Furthermore, STOC-T facilitates optoretinography (ORG), which records photoreceptor responses to light. Knowing what these light-sensing cells look like is advantageous, but knowing whether they function properly is often the more clinically relevant question. The journal article describes measurements of cone-photoreceptor responses to flickering light at frequencies between 1.5 and 45 Hz. The derived time constants were approximately 398 ms and 43 ms. These values closely match photoreceptor-activity measurements obtained using patch-clamp recordings in primate retinas, suggesting that STOC-T-based ORG may indeed reflect local cone responses. Such information is particularly valuable in diseases where cellular function begins to deteriorate before structural changes become visible. In these cases, the eye may still appear normal, while the cells are already behaving differently.
Who benefits from improved imaging?
According to the World Health Organization, at least 2.2 billion people worldwide live with visual impairment.
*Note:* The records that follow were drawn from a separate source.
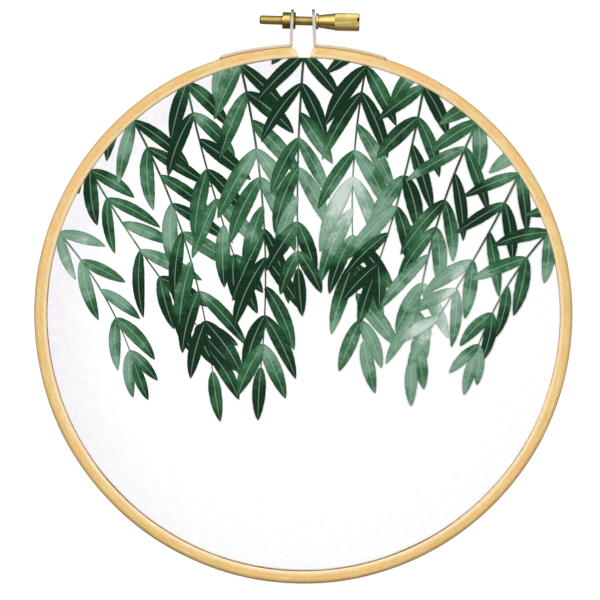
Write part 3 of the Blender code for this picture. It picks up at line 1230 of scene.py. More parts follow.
@dataclass
class OuterRing:
    """The bent strip of wood, split under the screw, with its ends eased."""

    place: HoopPlace
    finish: WoodFinish
    wall: float = 3.7 * MM
    outer_round: float = 1.2 * MM
    inner_round: float = 0.7 * MM
    back_round: float = 0.7 * MM
    left_x: float = -2.2 * MM
    right_x: float = 2.5 * MM
    left_slant: float = 0.40
    right_slant: float = 0.20
    ease: float = 1.1 * MM
    outer_drop: float = 1.3 * MM
    side_drop: float = 0.3 * MM
    seat_radius: float = 80.76 * MM
    seat_step: float = math.radians(0.04)
    slant_reach: float = 8 * MM
    unevenness: float = 0.05 * MM
    inner_share: float = 0.6
    ease_bunching: float = 1.6
    turn_steps: int = 420
    ease_steps: int = 12
    corner_steps: int = 6

    def section(self, angle: float, from_end: float) -> Section:
        """The strip's section at one place.

        Args:
            angle: The angle round the hoop.
            from_end: 0 at an end of the strip, 1 where its easing is over.

        Returns:
            The section.
        """
        drop = 1.0 - math.sqrt(1.0 - (1.0 - from_end) ** 2)
        side = self.side_drop * drop
        outer = self.place.radius
        if abs(angle % math.tau - QUARTER) < self.place.strip_angle:
            outer = self.seat_radius + self.place.strip_rise(angle)
        outer += self.unevenness * wander(angle, 3.0, 1.0) - self.outer_drop * drop
        outer -= self.place.drawn_in(angle)
        inner = self.place.radius - self.wall + side
        inner += self.unevenness * wander(angle, 4.0, 5.0) * self.inner_share
        inner -= self.place.drawn_in(angle) + self.place.thicker(angle)
        high = self.place.depth - side - self.unevenness * (1 + wander(angle, 5.0, 9.0))
        rounds = (self.back_round, self.outer_round, self.inner_round, self.back_round)
        return rounded_section(inner, outer, side, high, rounds, self.corner_steps)

    def build(self) -> bpy.types.Object:
        """Makes the ring.

        Returns:
            The piece.
        """
        middle = self.place.radius - self.wall / 2
        start = QUARTER - math.asin(self.left_x / middle)
        end = math.tau + QUARTER - math.asin(self.right_x / middle)
        ease = self.ease / middle
        span = end - start - 2 * ease
        angles = [start + ease + span * i / self.turn_steps for i in range(self.turn_steps + 1)]
        seat = self.place.strip_angle
        for edge in (QUARTER + seat, math.tau + QUARTER - seat):
            angles += [edge - self.seat_step, edge + self.seat_step]
        for i in range(self.ease_steps):
            share = (i / self.ease_steps) ** self.ease_bunching
            angles += [start + ease * share, end - ease * share]
        sections = []
        for angle in sorted(angles):
            from_end = min(1.0, min(angle - start, end - angle) / ease)
            sections.append((angle, self.section(angle, max(0.0, from_end))))
        loops = self.place.ring_loops(sections)
        middle_y = self.place.centre_y + middle
        for (angle, _), loop in zip(sections, loops):
            from_left, from_right = (angle - start) * middle, (end - angle) * middle
            lean = self.right_slant * smooth(from_right, self.slant_reach, 0.0)
            lean -= self.left_slant * smooth(from_left, self.slant_reach, 0.0)
            for point in loop:
                point.x += lean * (point.y - middle_y)
        shape = MeshShape().add_loft(loops, Cap.FACE)
        return shape.to_object("outer_ring_wood", self.finish.material(self.place), 40)

    def dress(self, piece: bpy.types.Object) -> None:
        """Says what the piece stands for and what it rides on."""
        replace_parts(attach(piece, "hoop"), "outer_ring")


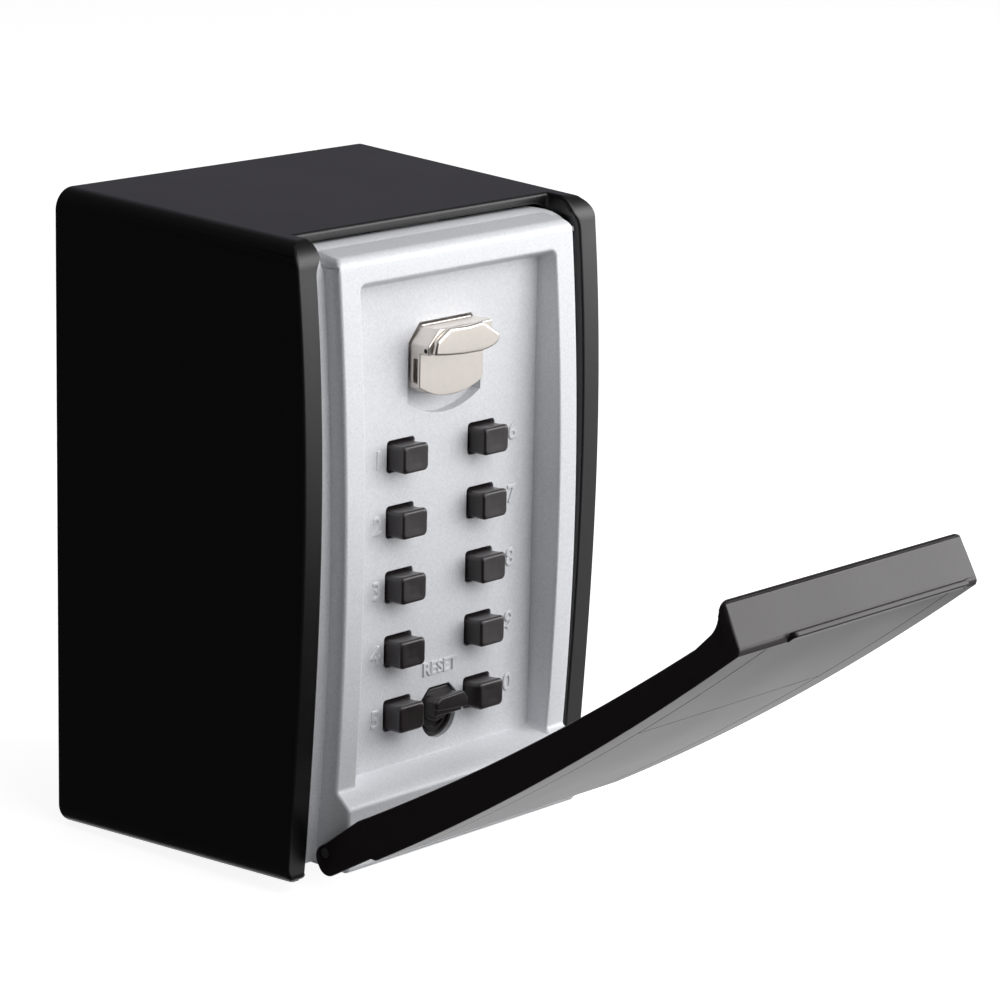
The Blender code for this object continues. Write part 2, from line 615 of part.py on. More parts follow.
def make_lever():
    """The opening lever: a bed plate, a body and a thumb tab reaching right."""
    nickel = finishes["lever_nickel"]
    bed = [(x, z + (LEVER_TRAVEL + 0.6 if z < 115 else 0)) for x, z in lever_pocket_outline(0.5)]
    lever = prism("lever", bed, ALONG_Y, -75.6, LEVER_POCKET_FLOOR - 0.35, nickel)
    left, right = -11.0, 10.2
    body = arc((0, 133.2), 22.0, 270 - 29, 270 + 27, 8)
    body = [(min(max(x, left), right), z) for x, z in body]
    body += [(right, 128.0), (left + 3.6, 128.0), (left, 124.3)]
    join(lever, prism("lever_body", body, ALONG_Y, -78.5, -75.4))
    neck = [(left, 122.2), (right, 122.2), (right, 128.0), (left + 3.6, 128.0), (left, 124.3)]
    join(lever, prism("lever_head", neck, ALONG_Y, -81.4, -78.0))
    tab = arc((0.4, 158.0), 36.6, 270 - 18, 270 + 12, 6)
    tab += arc((8.6, 125.2), 2.7, -30, 80, 5)
    tab += [(3.0, 127.6), (-4.6, 127.9), (-9.8, 125.2)]
    join(lever, prism("lever_tab", tab, ALONG_Y, -82.6, -81.0))
    join(lever, box("lever_neck", (-2.5, -75.0, 117.9), (2.5, -67.7, 124.1)))
    set_origin(lever, 0, FLOOR_FRONT, 120)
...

In more than one billion cases, vision loss could have been prevented or could still be treated if diagnosed earlier and more accurately. With glaucoma, lost nerve fibers are difficult to restore. With diabetic retinopathy, vascular changes detected too late may lead to severe complications. With macular diseases, rapid diagnosis and precise treatment monitoring can determine whether a patient retains central vision.
STOC-T is not yet a clinical product. The report clearly outlines its current limitations. The method requires a high-speed CMOS camera (512 x 512 pixels operating at 60,000 frames per second) and a tunable laser covering the 800-870 nm wavelength range; and it generates enormous amounts of data. A single acquisition may exceed 8.5 GB, creating substantial computational challenges.
The researchers also see great potential in using multimode optical fibers as an alternative phase-modulation mechanism. For example, using a fiber with a 50-μm core diameter and a length of 300 m, approximately 800 propagation modes can be supported. Theoretically, this could reduce optical crosstalk noise by nearly 29-fold without requiring any active control electronics.
"This is not the end of the journey. We already know what needs to be improved: speed, data volume, phase encoding, and reconstruction automation. However, the underlying concept and the way we describe the phenomenon offer tremendous opportunities for the development of both new imaging devices and further innovations of the method itself," concludes Prof. Maciej Wojtkowski.
Maciej Wojtkowski (2026). Spatio-temporal optical coherence imaging and tomography for in vivo applications. Journal of Biomedical Optics.